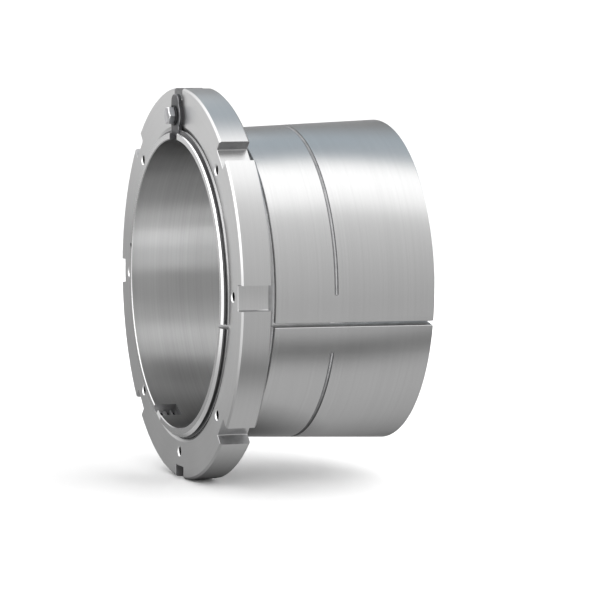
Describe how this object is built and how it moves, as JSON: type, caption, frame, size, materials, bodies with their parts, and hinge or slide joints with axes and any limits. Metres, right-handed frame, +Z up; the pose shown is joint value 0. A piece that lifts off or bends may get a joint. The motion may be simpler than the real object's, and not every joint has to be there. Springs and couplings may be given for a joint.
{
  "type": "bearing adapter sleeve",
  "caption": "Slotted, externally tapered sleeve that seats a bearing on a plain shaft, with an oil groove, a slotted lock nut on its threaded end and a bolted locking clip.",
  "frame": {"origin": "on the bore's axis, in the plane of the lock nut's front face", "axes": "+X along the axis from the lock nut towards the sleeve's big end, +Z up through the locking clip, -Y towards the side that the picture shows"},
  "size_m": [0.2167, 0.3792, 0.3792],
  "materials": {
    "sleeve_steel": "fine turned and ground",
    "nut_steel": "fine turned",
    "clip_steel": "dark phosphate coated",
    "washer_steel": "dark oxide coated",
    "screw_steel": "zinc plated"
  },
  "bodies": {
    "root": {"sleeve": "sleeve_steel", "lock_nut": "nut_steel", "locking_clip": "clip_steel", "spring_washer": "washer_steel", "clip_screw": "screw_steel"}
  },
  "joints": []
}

######

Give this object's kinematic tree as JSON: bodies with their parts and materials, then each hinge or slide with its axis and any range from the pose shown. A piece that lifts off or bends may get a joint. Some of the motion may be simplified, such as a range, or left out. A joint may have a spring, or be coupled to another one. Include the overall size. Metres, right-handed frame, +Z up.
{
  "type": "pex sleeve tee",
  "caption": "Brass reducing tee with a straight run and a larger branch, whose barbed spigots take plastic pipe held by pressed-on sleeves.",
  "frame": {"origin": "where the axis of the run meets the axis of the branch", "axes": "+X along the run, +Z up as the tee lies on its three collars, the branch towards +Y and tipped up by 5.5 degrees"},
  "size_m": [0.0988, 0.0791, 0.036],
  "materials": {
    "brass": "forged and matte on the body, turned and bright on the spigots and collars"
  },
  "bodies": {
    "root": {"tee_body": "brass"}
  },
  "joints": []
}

######

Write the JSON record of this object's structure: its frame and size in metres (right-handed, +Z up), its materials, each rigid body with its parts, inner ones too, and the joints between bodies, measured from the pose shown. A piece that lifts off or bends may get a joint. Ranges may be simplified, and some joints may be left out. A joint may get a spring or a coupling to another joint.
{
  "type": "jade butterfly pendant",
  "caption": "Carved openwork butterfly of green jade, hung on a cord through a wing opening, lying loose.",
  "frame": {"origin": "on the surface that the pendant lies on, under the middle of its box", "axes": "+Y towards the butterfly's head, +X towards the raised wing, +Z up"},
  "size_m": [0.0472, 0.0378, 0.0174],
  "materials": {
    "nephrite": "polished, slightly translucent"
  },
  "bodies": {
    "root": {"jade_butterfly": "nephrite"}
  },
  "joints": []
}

######

> **Problem to solve**
Using the material above, copy every line in which the string "each" occurs.

> **Answer to this task**
Give this object's kinematic tree as JSON: bodies with their parts and materials, then each hinge or slide with its axis and any range from the pose shown. A piece that lifts off or bends may get a joint. Some of the motion may be simplified, such as a range, or left out. A joint may have a spring, or be coupled to another one. Include the overall size. Metres, right-handed frame, +Z up.
Write the JSON record of this object's structure: its frame and size in metres (right-handed, +Z up), its materials, each rigid body with its parts, inner ones too, and the joints between bodies, measured from the pose shown. A piece that lifts off or bends may get a joint. Ranges may be simplified, and some joints may be left out. A joint may get a spring or a coupling to another joint.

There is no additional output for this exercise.